The jews who willingly served and murdered for Stalin.
That is why you should get Pohl’s book because what you are looking at it is not ‘Stalinist atrocities’ but rather a genocide and ethnic cleansing of the ethnic Germans by predominantly carried out by jews in Stalin’s name.
References
(1) J. Otto Pohl, 2022, ‘The Years of Great Silence: The Deportation, Special Settlement, and Mobilization into the Labor Army of Ethnic Germans in the USSR, 1941–1955’, 1st Edition, ibidem Verlag: Stuttgart, pp. 7-8
(2) Ibid., p. 9
(3) Ibid., p. 20, n. 14
(4) Ibid., p. 28
(5) Ibid., p. 34
(6) Timothy Snyder, 2010, ‘Bloodlands: Europe Between Hitler and Stalin’, 1st Edition, Basic Books: New York, p. 93
(7) Paul Kelemen, 2012, ‘The Hungarian Communist Party, ethno-nationalism and antisemitism’, Twentieth Century Communism, Vol. 4, p. 206
(8) Ibid., p. 207
(9) Ibid., pp. 207-208
(10) Lukasz Kaminski, 2010, ‘Stalinism in Poland, 1944-1956’, p. 89 in Kevin McDermott, Matthew Stibbe (Eds.), 2010, ‘Stalinist Terror in Eastern Europe: Elite Purges and Mass Repression’, 1st Edition, Manchester University Press: Manchester
(11) Batya Knebel, 2016, ‘Revisiting Jewish Role in Polish Security Service, the UB: Between Soviet Communist Rule and a Hard Place’, Published Masters Theses: Duke University, p. 58
(12) Ibid., p. 60
The more things change, the more things stay the same.

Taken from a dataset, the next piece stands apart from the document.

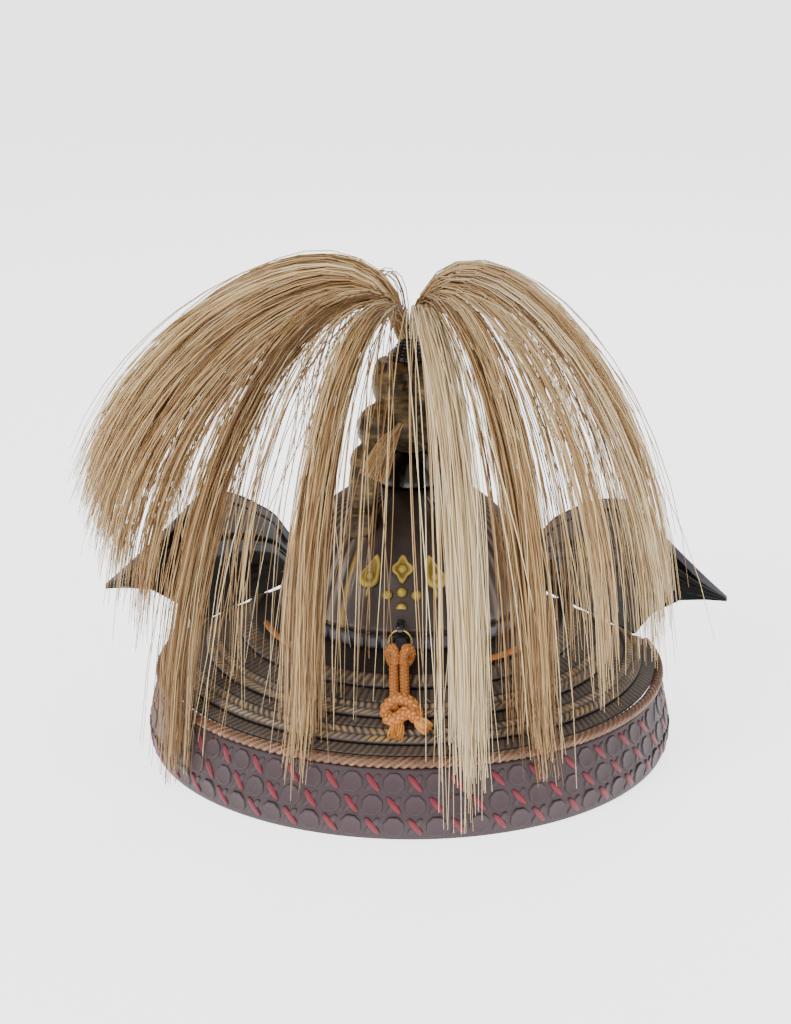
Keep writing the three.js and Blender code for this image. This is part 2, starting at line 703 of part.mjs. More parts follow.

This is one of the most horrendous things I've ever read - not by its content which is well balanced and reasoned - but by knowing that the likelihood that if you tell these things to the average person, despite them being the most important missing piece of the endless tracts written about WWII history - they simply won't believe it.
Why do we have to cohabit with demons in this place.